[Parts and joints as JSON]
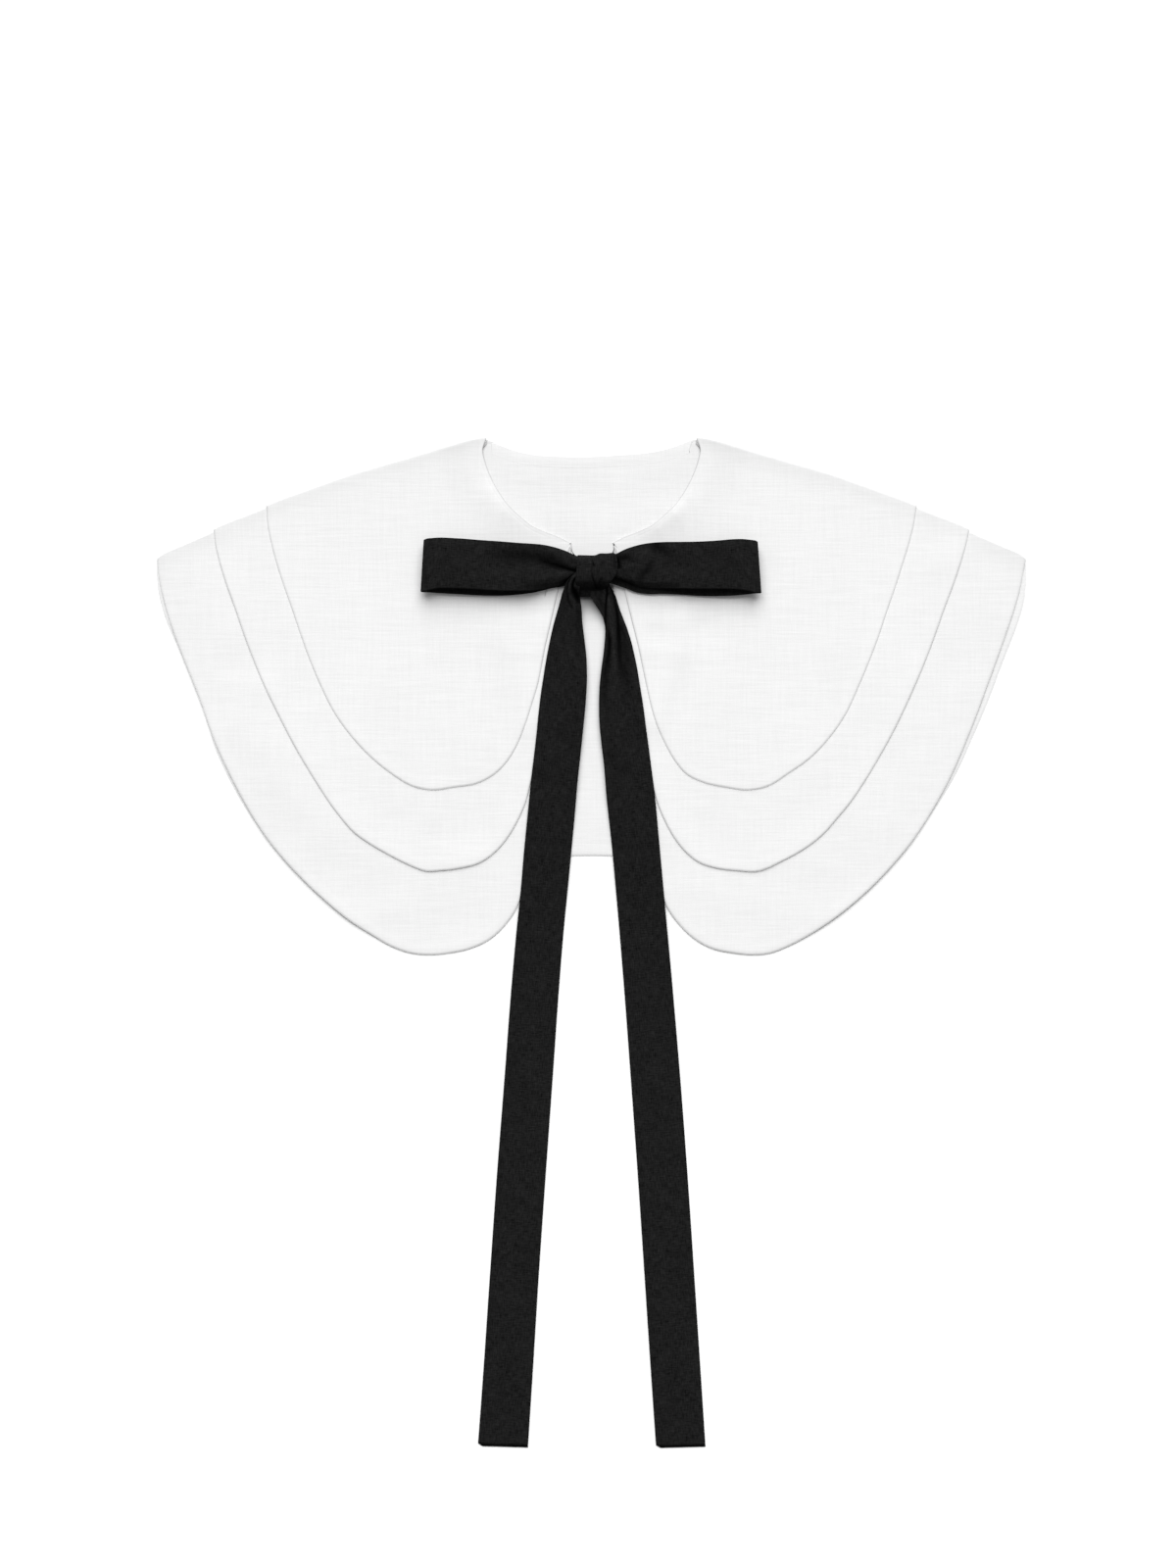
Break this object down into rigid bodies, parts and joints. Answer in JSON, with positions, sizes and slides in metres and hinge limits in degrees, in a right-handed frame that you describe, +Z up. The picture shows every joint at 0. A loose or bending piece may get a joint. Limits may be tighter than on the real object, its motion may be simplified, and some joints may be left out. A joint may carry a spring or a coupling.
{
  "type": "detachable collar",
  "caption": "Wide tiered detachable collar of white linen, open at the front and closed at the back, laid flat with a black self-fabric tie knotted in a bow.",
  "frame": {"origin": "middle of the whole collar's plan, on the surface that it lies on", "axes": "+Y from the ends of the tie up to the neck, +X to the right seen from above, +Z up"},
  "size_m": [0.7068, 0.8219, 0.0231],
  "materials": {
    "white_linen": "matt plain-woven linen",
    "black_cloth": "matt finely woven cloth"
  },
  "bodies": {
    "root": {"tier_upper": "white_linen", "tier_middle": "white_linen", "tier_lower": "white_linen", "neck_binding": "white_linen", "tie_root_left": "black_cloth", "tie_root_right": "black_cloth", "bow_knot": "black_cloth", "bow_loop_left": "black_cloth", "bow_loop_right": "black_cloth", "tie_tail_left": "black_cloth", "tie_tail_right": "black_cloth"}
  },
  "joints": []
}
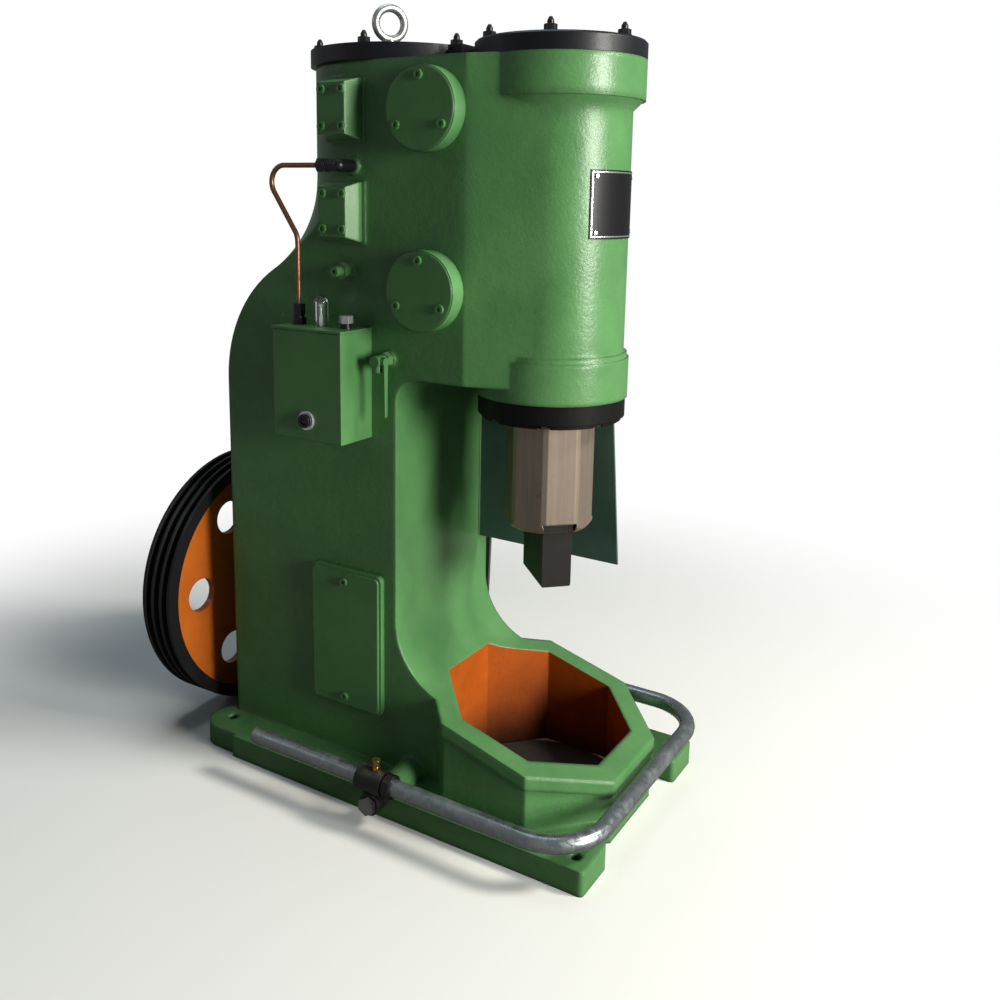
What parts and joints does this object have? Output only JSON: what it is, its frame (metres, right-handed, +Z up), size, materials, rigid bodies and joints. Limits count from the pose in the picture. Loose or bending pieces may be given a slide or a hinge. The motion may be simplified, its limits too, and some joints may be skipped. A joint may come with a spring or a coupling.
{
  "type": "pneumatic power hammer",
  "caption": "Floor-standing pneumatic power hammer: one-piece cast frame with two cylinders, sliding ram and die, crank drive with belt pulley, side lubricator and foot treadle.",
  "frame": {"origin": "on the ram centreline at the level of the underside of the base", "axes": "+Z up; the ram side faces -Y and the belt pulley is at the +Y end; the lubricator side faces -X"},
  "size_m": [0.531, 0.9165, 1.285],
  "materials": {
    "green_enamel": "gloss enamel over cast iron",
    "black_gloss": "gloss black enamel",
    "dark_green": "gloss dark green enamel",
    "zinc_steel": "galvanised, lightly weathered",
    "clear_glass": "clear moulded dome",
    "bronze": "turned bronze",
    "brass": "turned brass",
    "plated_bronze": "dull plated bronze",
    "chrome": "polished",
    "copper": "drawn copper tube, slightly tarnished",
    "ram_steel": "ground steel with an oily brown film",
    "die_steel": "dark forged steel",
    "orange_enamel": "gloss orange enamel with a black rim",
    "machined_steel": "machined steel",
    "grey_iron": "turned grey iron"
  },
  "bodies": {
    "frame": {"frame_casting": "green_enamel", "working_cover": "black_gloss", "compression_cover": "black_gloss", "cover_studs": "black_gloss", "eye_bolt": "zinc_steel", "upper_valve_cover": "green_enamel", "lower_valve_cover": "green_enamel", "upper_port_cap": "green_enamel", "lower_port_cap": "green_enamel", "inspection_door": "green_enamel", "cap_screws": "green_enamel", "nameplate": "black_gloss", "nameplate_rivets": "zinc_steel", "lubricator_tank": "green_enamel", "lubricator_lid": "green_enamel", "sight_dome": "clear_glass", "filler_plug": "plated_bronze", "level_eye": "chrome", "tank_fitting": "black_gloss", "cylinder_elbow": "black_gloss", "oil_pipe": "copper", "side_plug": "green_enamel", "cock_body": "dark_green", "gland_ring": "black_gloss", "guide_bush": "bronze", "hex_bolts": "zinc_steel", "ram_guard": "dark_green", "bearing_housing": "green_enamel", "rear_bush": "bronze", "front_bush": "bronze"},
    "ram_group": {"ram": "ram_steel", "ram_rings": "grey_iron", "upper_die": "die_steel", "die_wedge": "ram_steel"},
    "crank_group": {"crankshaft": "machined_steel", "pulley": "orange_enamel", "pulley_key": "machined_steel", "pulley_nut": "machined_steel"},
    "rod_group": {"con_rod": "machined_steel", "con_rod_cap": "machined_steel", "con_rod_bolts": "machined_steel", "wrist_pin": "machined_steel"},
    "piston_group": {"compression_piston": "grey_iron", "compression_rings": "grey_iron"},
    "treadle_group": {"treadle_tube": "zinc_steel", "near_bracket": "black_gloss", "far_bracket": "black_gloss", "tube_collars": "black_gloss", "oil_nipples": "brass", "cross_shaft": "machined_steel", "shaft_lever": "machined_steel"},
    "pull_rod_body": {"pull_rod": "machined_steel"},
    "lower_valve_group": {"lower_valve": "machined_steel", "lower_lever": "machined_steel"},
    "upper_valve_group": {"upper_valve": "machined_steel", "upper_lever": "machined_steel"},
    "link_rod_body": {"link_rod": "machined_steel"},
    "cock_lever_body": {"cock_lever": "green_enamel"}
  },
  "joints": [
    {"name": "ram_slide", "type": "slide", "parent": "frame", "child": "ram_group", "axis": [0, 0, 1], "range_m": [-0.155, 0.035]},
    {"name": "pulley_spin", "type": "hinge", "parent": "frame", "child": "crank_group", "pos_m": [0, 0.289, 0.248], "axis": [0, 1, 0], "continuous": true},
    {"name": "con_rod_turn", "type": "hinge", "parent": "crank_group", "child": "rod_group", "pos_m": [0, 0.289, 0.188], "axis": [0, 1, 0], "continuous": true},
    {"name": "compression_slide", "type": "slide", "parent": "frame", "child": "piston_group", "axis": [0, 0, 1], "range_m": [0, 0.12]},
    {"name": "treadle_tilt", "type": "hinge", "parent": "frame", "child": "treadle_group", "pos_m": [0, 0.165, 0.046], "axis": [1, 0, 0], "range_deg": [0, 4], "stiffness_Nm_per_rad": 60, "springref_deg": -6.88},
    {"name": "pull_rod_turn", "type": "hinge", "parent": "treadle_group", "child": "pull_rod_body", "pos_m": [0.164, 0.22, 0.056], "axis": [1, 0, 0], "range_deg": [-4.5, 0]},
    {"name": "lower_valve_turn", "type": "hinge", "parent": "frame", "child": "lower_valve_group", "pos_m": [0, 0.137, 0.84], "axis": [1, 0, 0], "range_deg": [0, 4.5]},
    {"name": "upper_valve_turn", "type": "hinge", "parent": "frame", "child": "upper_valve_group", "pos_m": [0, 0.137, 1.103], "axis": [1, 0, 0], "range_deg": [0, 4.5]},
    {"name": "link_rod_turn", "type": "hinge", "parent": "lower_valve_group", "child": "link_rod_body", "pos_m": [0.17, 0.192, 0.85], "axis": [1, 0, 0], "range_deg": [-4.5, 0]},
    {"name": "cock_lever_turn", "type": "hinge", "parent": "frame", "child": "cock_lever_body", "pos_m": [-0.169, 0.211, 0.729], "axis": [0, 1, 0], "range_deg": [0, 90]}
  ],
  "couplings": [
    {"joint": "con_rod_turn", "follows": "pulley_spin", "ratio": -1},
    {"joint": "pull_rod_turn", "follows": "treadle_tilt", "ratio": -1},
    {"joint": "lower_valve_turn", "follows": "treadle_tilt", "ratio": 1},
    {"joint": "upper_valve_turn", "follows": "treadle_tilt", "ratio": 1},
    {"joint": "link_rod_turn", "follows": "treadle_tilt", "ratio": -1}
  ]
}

* [Exercise brief]:
Copy the records above exactly.

* [Output for this exercise]:
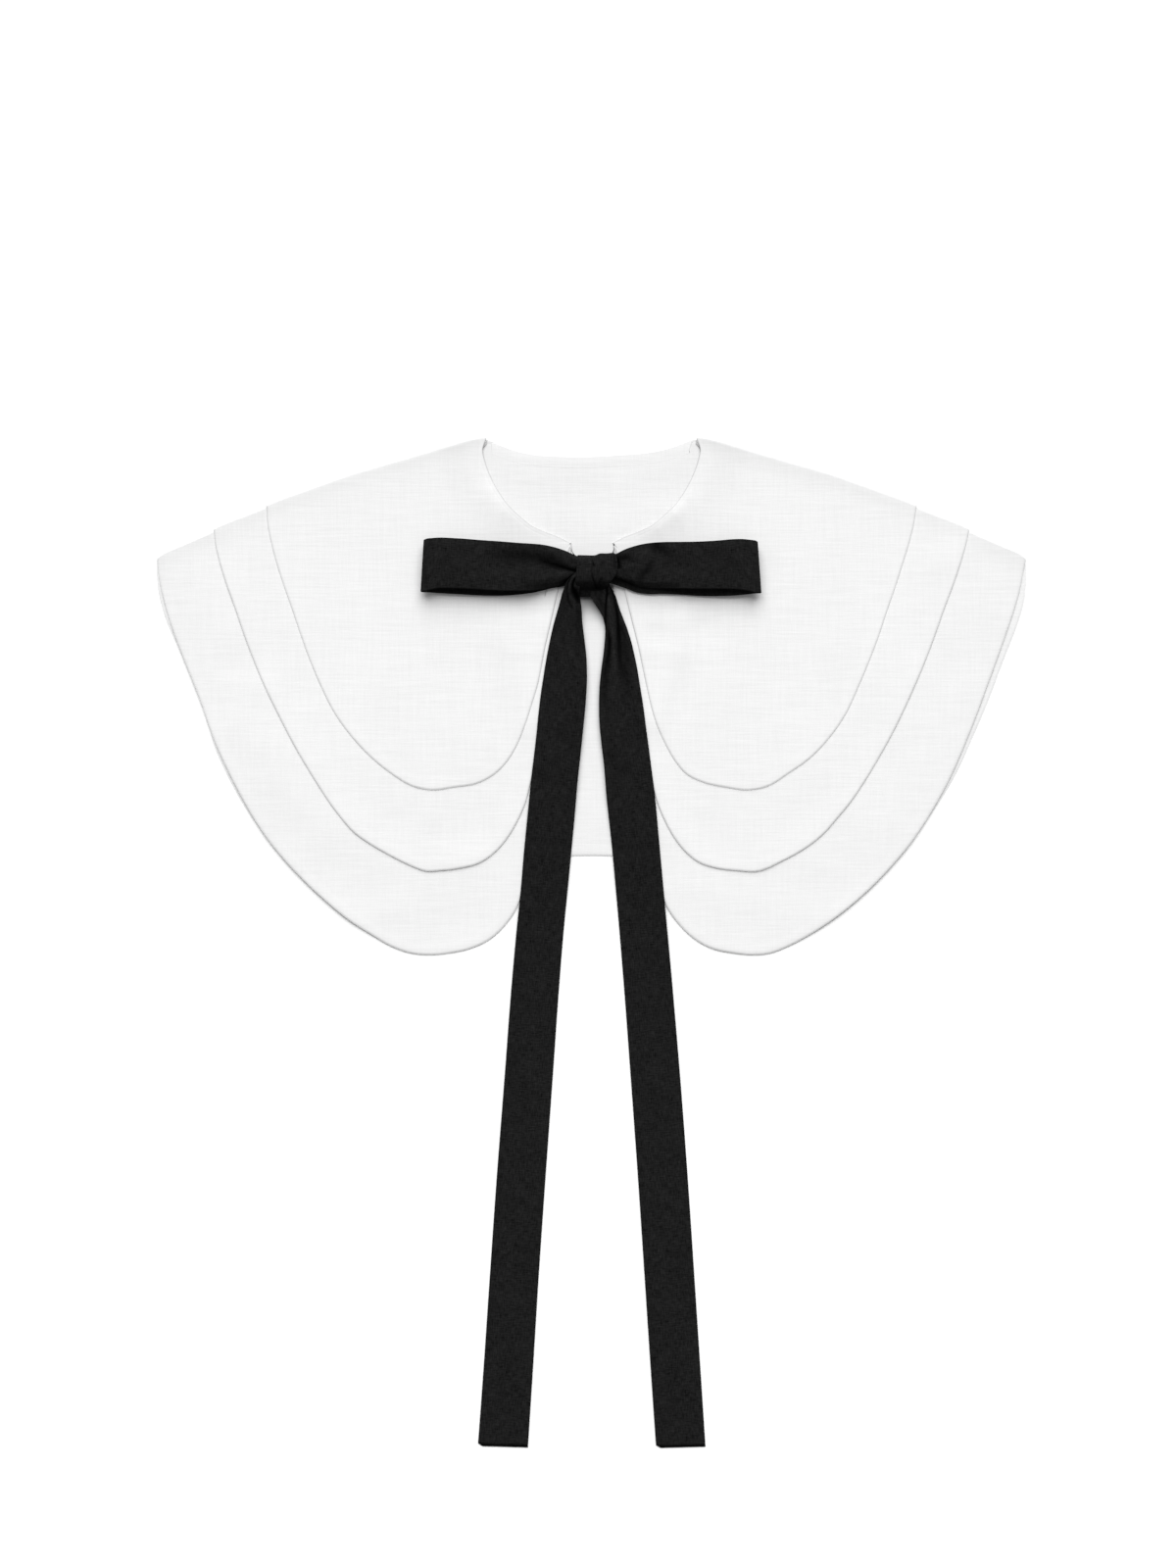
Break this object down into rigid bodies, parts and joints. Answer in JSON, with positions, sizes and slides in metres and hinge limits in degrees, in a right-handed frame that you describe, +Z up. The picture shows every joint at 0. A loose or bending piece may get a joint. Limits may be tighter than on the real object, its motion may be simplified, and some joints may be left out. A joint may carry a spring or a coupling.
{
  "type": "detachable collar",
  "caption": "Wide tiered detachable collar of white linen, open at the front and closed at the back, laid flat with a black self-fabric tie knotted in a bow.",
  "frame": {"origin": "middle of the whole collar's plan, on the surface that it lies on", "axes": "+Y from the ends of the tie up to the neck, +X to the right seen from above, +Z up"},
  "size_m": [0.7068, 0.8219, 0.0231],
  "materials": {
    "white_linen": "matt plain-woven linen",
    "black_cloth": "matt finely woven cloth"
  },
  "bodies": {
    "root": {"tier_upper": "white_linen", "tier_middle": "white_linen", "tier_lower": "white_linen", "neck_binding": "white_linen", "tie_root_left": "black_cloth", "tie_root_right": "black_cloth", "bow_knot": "black_cloth", "bow_loop_left": "black_cloth", "bow_loop_right": "black_cloth", "tie_tail_left": "black_cloth", "tie_tail_right": "black_cloth"}
  },
  "joints": []
}
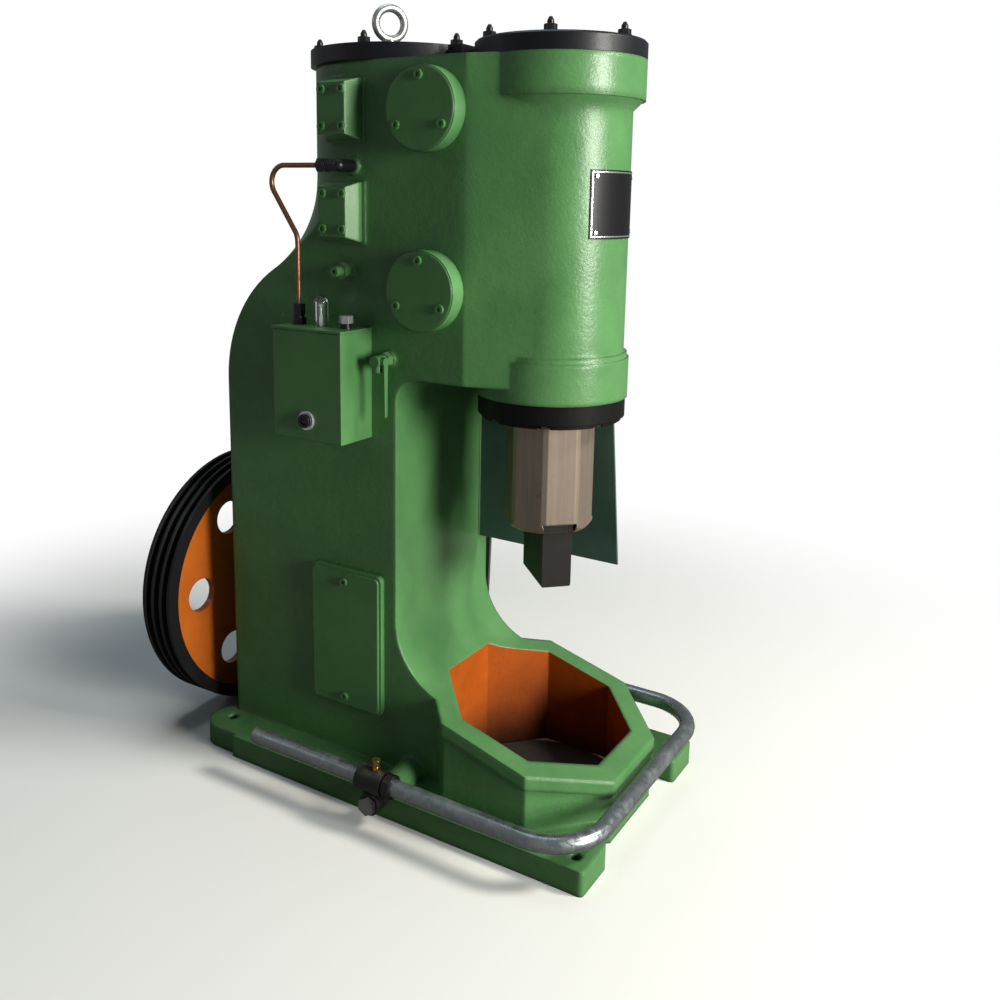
What parts and joints does this object have? Output only JSON: what it is, its frame (metres, right-handed, +Z up), size, materials, rigid bodies and joints. Limits count from the pose in the picture. Loose or bending pieces may be given a slide or a hinge. The motion may be simplified, its limits too, and some joints may be skipped. A joint may come with a spring or a coupling.
{
  "type": "pneumatic power hammer",
  "caption": "Floor-standing pneumatic power hammer: one-piece cast frame with two cylinders, sliding ram and die, crank drive with belt pulley, side lubricator and foot treadle.",
  "frame": {"origin": "on the ram centreline at the level of the underside of the base", "axes": "+Z up; the ram side faces -Y and the belt pulley is at the +Y end; the lubricator side faces -X"},
  "size_m": [0.531, 0.9165, 1.285],
  "materials": {
    "green_enamel": "gloss enamel over cast iron",
    "black_gloss": "gloss black enamel",
    "dark_green": "gloss dark green enamel",
    "zinc_steel": "galvanised, lightly weathered",
    "clear_glass": "clear moulded dome",
    "bronze": "turned bronze",
    "brass": "turned brass",
    "plated_bronze": "dull plated bronze",
    "chrome": "polished",
    "copper": "drawn copper tube, slightly tarnished",
    "ram_steel": "ground steel with an oily brown film",
    "die_steel": "dark forged steel",
    "orange_enamel": "gloss orange enamel with a black rim",
    "machined_steel": "machined steel",
    "grey_iron": "turned grey iron"
  },
  "bodies": {
    "frame": {"frame_casting": "green_enamel", "working_cover": "black_gloss", "compression_cover": "black_gloss", "cover_studs": "black_gloss", "eye_bolt": "zinc_steel", "upper_valve_cover": "green_enamel", "lower_valve_cover": "green_enamel", "upper_port_cap": "green_enamel", "lower_port_cap": "green_enamel", "inspection_door": "green_enamel", "cap_screws": "green_enamel", "nameplate": "black_gloss", "nameplate_rivets": "zinc_steel", "lubricator_tank": "green_enamel", "lubricator_lid": "green_enamel", "sight_dome": "clear_glass", "filler_plug": "plated_bronze", "level_eye": "chrome", "tank_fitting": "black_gloss", "cylinder_elbow": "black_gloss", "oil_pipe": "copper", "side_plug": "green_enamel", "cock_body": "dark_green", "gland_ring": "black_gloss", "guide_bush": "bronze", "hex_bolts": "zinc_steel", "ram_guard": "dark_green", "bearing_housing": "green_enamel", "rear_bush": "bronze", "front_bush": "bronze"},
    "ram_group": {"ram": "ram_steel", "ram_rings": "grey_iron", "upper_die": "die_steel", "die_wedge": "ram_steel"},
    "crank_group": {"crankshaft": "machined_steel", "pulley": "orange_enamel", "pulley_key": "machined_steel", "pulley_nut": "machined_steel"},
    "rod_group": {"con_rod": "machined_steel", "con_rod_cap": "machined_steel", "con_rod_bolts": "machined_steel", "wrist_pin": "machined_steel"},
    "piston_group": {"compression_piston": "grey_iron", "compression_rings": "grey_iron"},
    "treadle_group": {"treadle_tube": "zinc_steel", "near_bracket": "black_gloss", "far_bracket": "black_gloss", "tube_collars": "black_gloss", "oil_nipples": "brass", "cross_shaft": "machined_steel", "shaft_lever": "machined_steel"},
    "pull_rod_body": {"pull_rod": "machined_steel"},
    "lower_valve_group": {"lower_valve": "machined_steel", "lower_lever": "machined_steel"},
    "upper_valve_group": {"upper_valve": "machined_steel", "upper_lever": "machined_steel"},
    "link_rod_body": {"link_rod": "machined_steel"},
    "cock_lever_body": {"cock_lever": "green_enamel"}
  },
  "joints": [
    {"name": "ram_slide", "type": "slide", "parent": "frame", "child": "ram_group", "axis": [0, 0, 1], "range_m": [-0.155, 0.035]},
    {"name": "pulley_spin", "type": "hinge", "parent": "frame", "child": "crank_group", "pos_m": [0, 0.289, 0.248], "axis": [0, 1, 0], "continuous": true},
    {"name": "con_rod_turn", "type": "hinge", "parent": "crank_group", "child": "rod_group", "pos_m": [0, 0.289, 0.188], "axis": [0, 1, 0], "continuous": true},
    {"name": "compression_slide", "type": "slide", "parent": "frame", "child": "piston_group", "axis": [0, 0, 1], "range_m": [0, 0.12]},
    {"name": "treadle_tilt", "type": "hinge", "parent": "frame", "child": "treadle_group", "pos_m": [0, 0.165, 0.046], "axis": [1, 0, 0], "range_deg": [0, 4], "stiffness_Nm_per_rad": 60, "springref_deg": -6.88},
    {"name": "pull_rod_turn", "type": "hinge", "parent": "treadle_group", "child": "pull_rod_body", "pos_m": [0.164, 0.22, 0.056], "axis": [1, 0, 0], "range_deg": [-4.5, 0]},
    {"name": "lower_valve_turn", "type": "hinge", "parent": "frame", "child": "lower_valve_group", "pos_m": [0, 0.137, 0.84], "axis": [1, 0, 0], "range_deg": [0, 4.5]},
    {"name": "upper_valve_turn", "type": "hinge", "parent": "frame", "child": "upper_valve_group", "pos_m": [0, 0.137, 1.103], "axis": [1, 0, 0], "range_deg": [0, 4.5]},
    {"name": "link_rod_turn", "type": "hinge", "parent": "lower_valve_group", "child": "link_rod_body", "pos_m": [0.17, 0.192, 0.85], "axis": [1, 0, 0], "range_deg": [-4.5, 0]},
    {"name": "cock_lever_turn", "type": "hinge", "parent": "frame", "child": "cock_lever_body", "pos_m": [-0.169, 0.211, 0.729], "axis": [0, 1, 0], "range_deg": [0, 90]}
  ],
  "couplings": [
    {"joint": "con_rod_turn", "follows": "pulley_spin", "ratio": -1},
    {"joint": "pull_rod_turn", "follows": "treadle_tilt", "ratio": -1},
    {"joint": "lower_valve_turn", "follows": "treadle_tilt", "ratio": 1},
    {"joint": "upper_valve_turn", "follows": "treadle_tilt", "ratio": 1},
    {"joint": "link_rod_turn", "follows": "treadle_tilt", "ratio": -1}
  ]
}